“We’re a big family here.” That’s how Mathias Werve described the team.
At the head of the family is Head Coach Jeff Miller, who is entering his 30th season of coaching the cross country team at UW-Whitewater. But the heart and soul of the family are the five big brothers that have been here the longest.
Those runners are fifth-year seniors Werve and Dan “Chazz O’Neil” Machmueller, and seniors Joe Dixon, Christopher Kautza, and Ben Knapp.
These five are hoping this year’s team has what it takes to win conference for the first time since 1965 and qualify for nationals, which has not happened since 2003.
The five all share a passion for running and all have similar goals, but Miller says they are very different people at heart.
“They all work hard, but no two are alike. Each guy is very much his own person,” Miller said. “At practice they can be colorful, serious or quiet. They all lead by example but do it in their own way.”
The group will have to work hard this season to replace the talent lost from last year.
A season ago the Warhawks placed in the top three in four of their five regular season meets. They also finished fourth in the WIAC Championship and seventh at the NCAA Midwest Regional.
Leaders from last year were Aron Kehoe and David Schneekloth, who finished 44th and 47th respectively at the NCAA Division-III Championships.
The roster of 17 this season carries eight freshmen and one sophomore. Compared to last season when the team had nine seniors.
“With these guys, they know what’s going on out there,” Miller said. “They come in knowing the expectations, the routine and how to help the other runners.
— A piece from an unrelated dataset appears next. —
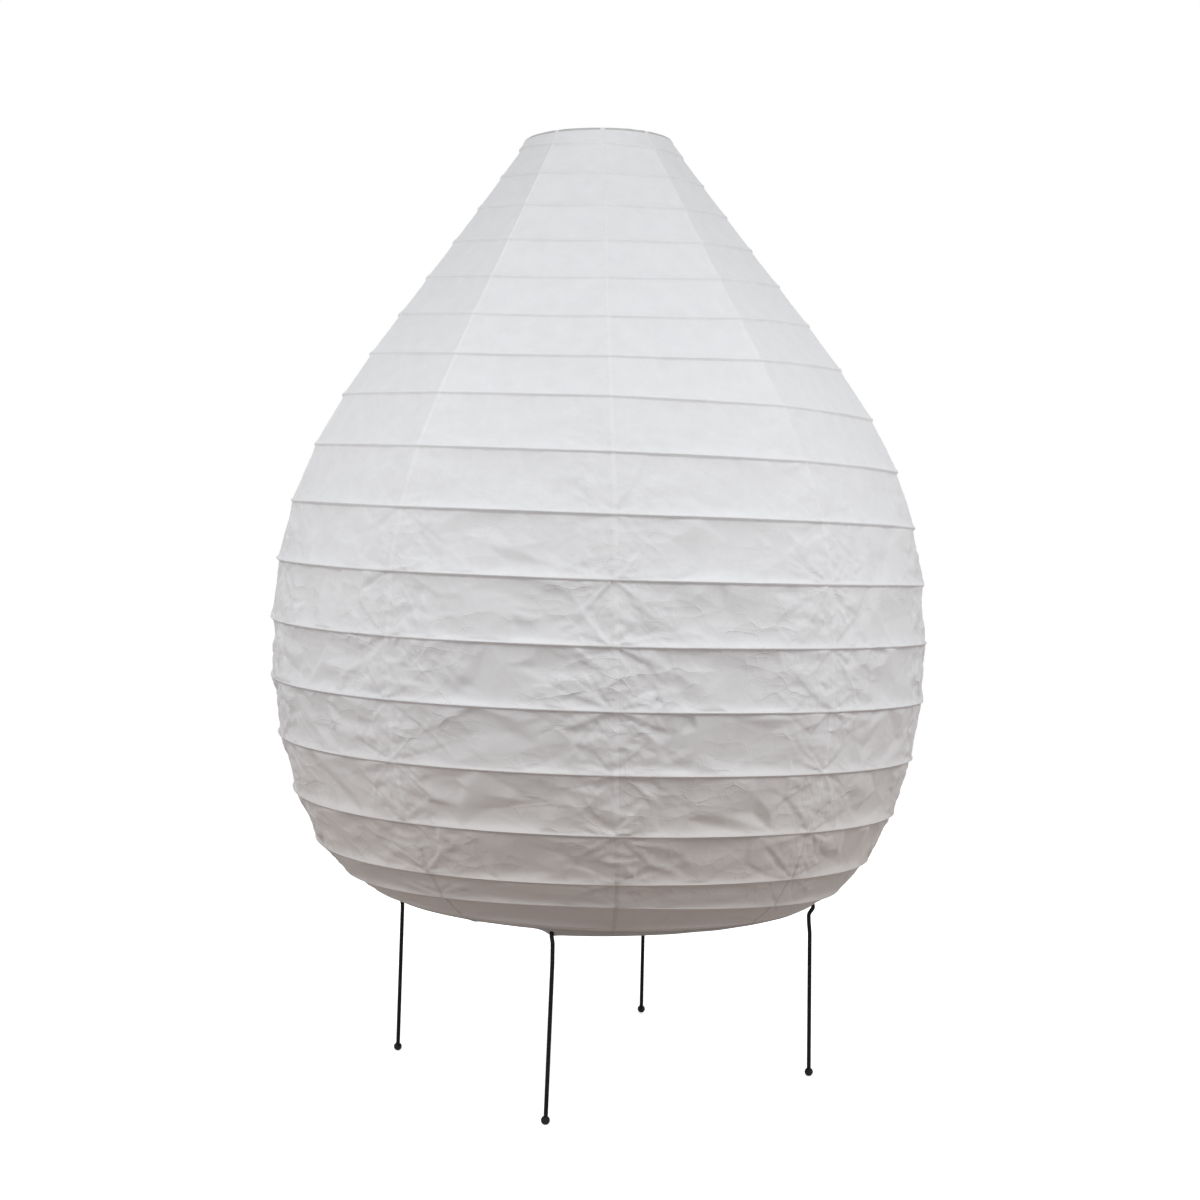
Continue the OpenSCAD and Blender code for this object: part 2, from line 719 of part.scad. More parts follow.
// Moulded housing between the screw cap and the globe.
module bulb_housing() {
    color(white_colour)
        translate([0, 0, bulb_z])
            rotate_extrude($fn = wall_turn)
                polygon([
                    [0, 0], [screw_d / 2 - 0.5, 0], [screw_d / 2 + 0.2, 3],
                    [screw_d / 2 + 3, housing_h * 0.45], [housing_r - 2, housing_h * 0.85],
                    [housing_r, housing_h], [0, housing_h]
                ]);
}

// Round board with the light sources, inside the globe.
module bulb_board() {
    board_r = housing_r - 4;
    color([0.9, 0.9, 0.88])
        translate([0, 0, bulb_z + housing_h])
            union() {
                cylinder(r = board_r, h = 1.6, $fn = body_turn);
                for (k = [0 : 7])
                    rotate([0, 0, 45 * k])
                        translate([board_r * 0.65, 0, 1.5]) cylinder(d = 3, h = 0.9, $fn = 16);
            }
}

// Thin metal cup with the bulb's thread.
module bulb_screw_cap() {
    wall = 0.6;
    color(steel_colour)
        translate([0, 0, holder_z + screw_z])
            difference() {
                cylinder(d = screw_d, h = screw_h, $fn = body_turn);
                translate([0, 0, wall]) cylinder(d = screw_d - 2 * wall, h = screw_h, $fn = body_turn);
            }
}

// Black cone between the screw cap and the contact tip.
module bulb_insulator() {
    low = tip_z + tip_t;
    color([0.08, 0.08, 0.09])
        translate([0, 0, holder_z])
            rotate_extrude($fn = body_turn)
                polygon([[0, low], [5, low], [screw_d / 2 - 2, screw_z], [0, screw_z]]);
}

module bulb_tip() {
    color(steel_colour)
        translate([0, 0, holder_z + tip_z])
            cylinder(r = 4, h = tip_t, $fn = hole_turn);
}

for (j = [0 : panel_count - 1]) paper_panel(j);
for (i = [0 : legs - 1]) leg_wire(i);
for (i = [0 : legs - 1]) ball_foot(i);
bamboo_rib();
wire_ring(top_ring_r, top_ring_z);  // top_ring
top_bar();
wire_ring(bottom_ring_r, ring_h);  // bottom_ring
hub();
leg_grub_screws();
harp();
harp_grub_screws();
harp_nut();
stem();
stem_nuts();
cord_bush();
holder_cap();
holder_shell();
holder_insert();
screw_sleeve();
centre_contact();
bulb_globe();
bulb_housing();
bulb_board();
bulb_screw_cap();
bulb_insulator();
bulb_tip();
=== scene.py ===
"""Looks of the paper lantern floor lamp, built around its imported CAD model.

Metres, +Z up, the front of the lamp faces -Y. Angles round the lamp are
measured from the front towards +X, as in the part's source.
"""
import math

import bpy
import numpy as np
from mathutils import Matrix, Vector
from mathutils.bvhtree import BVHTree
from mathutils.geometry import delaunay_2d_cdt


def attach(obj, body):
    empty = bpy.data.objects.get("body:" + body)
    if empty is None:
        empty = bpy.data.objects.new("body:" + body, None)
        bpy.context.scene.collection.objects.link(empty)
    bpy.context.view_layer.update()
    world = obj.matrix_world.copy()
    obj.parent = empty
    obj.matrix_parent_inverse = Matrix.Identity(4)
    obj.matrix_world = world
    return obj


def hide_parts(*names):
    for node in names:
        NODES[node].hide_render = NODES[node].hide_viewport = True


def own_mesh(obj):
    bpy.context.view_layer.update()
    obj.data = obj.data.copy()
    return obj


MM = 0.001

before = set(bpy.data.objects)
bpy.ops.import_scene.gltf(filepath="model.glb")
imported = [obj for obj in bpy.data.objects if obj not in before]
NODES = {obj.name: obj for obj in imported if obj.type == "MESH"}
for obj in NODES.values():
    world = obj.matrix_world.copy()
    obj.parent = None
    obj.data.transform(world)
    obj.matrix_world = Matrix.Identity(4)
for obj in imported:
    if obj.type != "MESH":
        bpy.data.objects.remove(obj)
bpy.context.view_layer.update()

# ---------------------------------------------------------------- camera
camera_data = bpy.data.cameras.new("camera")
camera = bpy.data.objects.new("camera", camera_data)
bpy.context.scene.collection.objects.link(camera)
camera.location = (0, -2.398, 0.648)
camera.rotation_euler = (math.pi / 2, 0, 0)
camera_data.sensor_width = 36
camera_data.lens = 59.04
camera_data.shift_x = 0.0014
camera_data.shift_y = -0.0578
camera_data.clip_end = 100
bpy.context.scene.camera = camera
bpy.context.scene.view_settings.view_transform = "Standard"

# ---------------------------------------------------------------- sizes, as in the part's source (mm)
LAMP_H, RING_H = 1120, 209
TOP_RING_R, BOTTOM_RING_R = 88, 262
BELLY = np.array([395.0, 512.0])
TOP_LEAN, FOOT_SLOPE = math.radians(35), math.radians(17)
CONE_PULL, SHOULDER_PULL, HIP_PULL, FOOT_PULL = 0.59, 0.44, 0.45, 0.26
GORES = 10
SEAM_ANGLE = 360 / GORES
FIRST_SEAM = 3 - 3 * SEAM_ANGLE
PAPER_T = 0.4
RIB_D, RIB_TURNS = 2.5, 17.5
TOP_CROWDING, FOOT_CROWDING = 0.61, 0.19
RIB_FIRST, RIB_LAST = 7, 2.5
WIRE_R, RING_GAP, GLUE_GAP = 1.5, 0.3, 0.15
FACET_ROOM = 1 / math.cos(math.radians(SEAM_ANGLE / 3 / 2))
TOP_RING_Z = LAMP_H - WIRE_R


def cubic(p, t):
    t = t[:, None]
    return (1 - t) ** 3 * p[0] + 3 * (1 - t) ** 2 * t * p[1] + 3 * (1 - t) * t * t * p[2] + t**3 * p[3]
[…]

That is invaluable and unfortunately we won’t have any of them next year.”
Miller and the team will be losing more than 40 collective years of running experience after the five depart, which is why the group has placed such an emphasis on helping the incoming freshmen this season.
“We believe we have a very good team, but it’s still early for them yet,” Werve said. “I remember when I started running in college; it’s a tough transition.”
Kautza and Knapp agreed that making the leap from the high school level to the collegiate level is no easy task.
“We show the young guys how to train and how to race,” Knapp said. “Because we run 8k instead of 5k, there’s stuff you can’t get away with here that you could in high school.”
“Some people struggle with injuries, but it comes down to experience,” Kautza said. “Incoming freshmen have to get acclimated to the differences between college and high school. Distance is huge, but we also try to help them with their timemanagement skills.”
During practice the five work hard to set an example for the young team and believe that success will come through unity.
“This season we’ve tried to be a closer-knit group, so we do activities outside of practice as a team,” Werve said. “It doesn’t matter what the sport is, if you don’t have good chemistry you won’t perform well.”
The group takes their roles as leaders seriously, but tries to have fun.
“I joke around at practice all the time, it’s important to keep the mood light; Joe and Mathias are always there to keep me in line,” Machmueller said. “Most of my friends, and enemies, are on this team.”
The seniors came into the season losing several talented teammates and are faced this year with the task of preparing a host of new runners.
Even with these obstacles, Dixon is certain this team will go far.
“In previous years expectations were high and we knew what to expect,” Dixon said. “We lost a lot of people but because we’re so young, we can only get better as the season goes on. With a little work we could finish in the top ten at regionals.”
For this group, the road will be long, the competition will be fierce, but the sky is the limit.